AgEcon/NAMA Club Provides Ag Experience at State Fair

Farm Business Management Update, December 2000

By Dixie Watts Reaves, Kelly Shank, and Allison McNett

For the third consecutive year, the AgEcon/NAMA Club teamed with Atlantic Rural Exposition and a number of sponsors from the agribusiness industry to provide an agricultural education exhibit for state fairgoers. The 2000 exhibit, located in the Old Dominion Livestock Center and entitled The Ag Experience, was co-chaired by Agricultural and Applied Economics students Kelly Beckley and Allison McNett. With the assistance of many other club members, they created an educational display that focused on both crop and animal agriculture in Virginia. During the ten days of the fair, Virginia Tech students at the educational booth, dressed in bright orange and termed "Ag Ambassadors," provided an estimated 17,000 fairgoers with basic agricultural facts about Virginia and U.S. agriculture.

This year's booth was set up to capitalize on the fair theme, Viva la Fiesta. A large taco shell was placed on display in the educational seating area where fairgoers gathered to learn agricultural facts.

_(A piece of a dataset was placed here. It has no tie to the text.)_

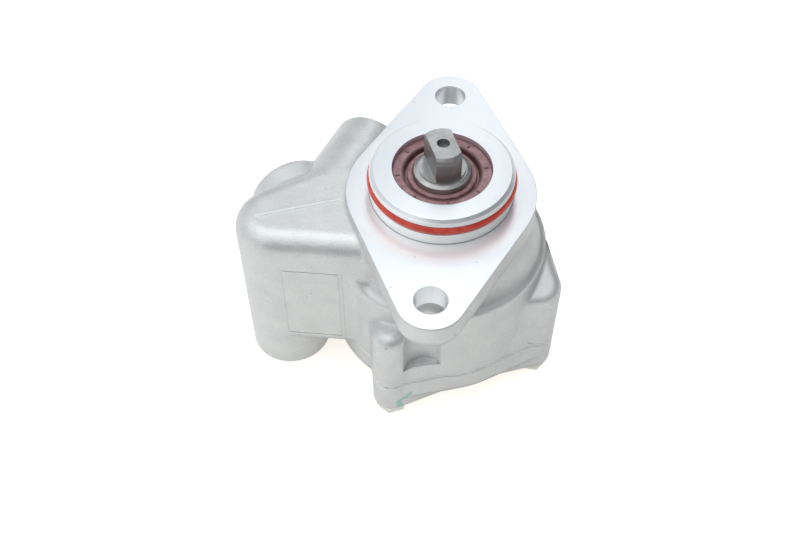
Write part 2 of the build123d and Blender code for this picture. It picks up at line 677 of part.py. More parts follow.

In an entertaining and interactive setting, school children and accompanying adults learned what agricultural products were in the ingredients of a taco, and younger children assisted Ag Ambassadors in velcro'ing the ingredients onto the giant taco shell. Additional exhibits indicated, through pictures and product samples, how wheat becomes flour and how raw milk becomes pasteurized, homogenized milk. To represent the diversity of agriculture in Virginia, a large cut-out of the state of Virginia displayed pictures of commodities in the areas where they are most prevalent in the Commonwealth.

The biggest draw of the Ag Experience exhibit was a hands-on activity, geared to youth but enjoyed by fairgoers of all ages. Building on the concept of sand art for the second year, fairgoers created their own grain art in plastic honey jars, which they could take home as Ag Experience souvenirs. Fifty-five hundred grain art jars were created by fairgoers during the ten days of the fair. Exhibit visitors were also provided with a sticker declaring, "I'm Ag Experienced!" with a picture of the Virginia Tech Hokie Bird driving a tractor. Additionally, fairgoers were provided with informational brochures (containing data provided by the Virginia Department of Agriculture and Consumer Services) with the Ag Experience logo and Hokie Bird picture on the front and a list of sponsors on the back. Sponsors for the 2000 Ag Experience were:

Platinum (at least $5,000): Virginia Farm Bureau Federation
Silver ($1,000 - $2,499): Virginia Agribusiness Council
Maroon ($500 - $999):Colonial and Blue Ridge Farm Credit
Southern States Cooperative, Inc.
Orange ($1 - $499):Cooperative Milk Producers
Virginia Poultry Federation
Virginia Crop Improvement

More than 20 students served as Ag Ambassadors during the course of the fair. Club advisors Eluned Jones, Dixie Watts Reaves, and Alex White assisted the students with the preparation of the display, while Reaves and White also served as Ag Ambassadors.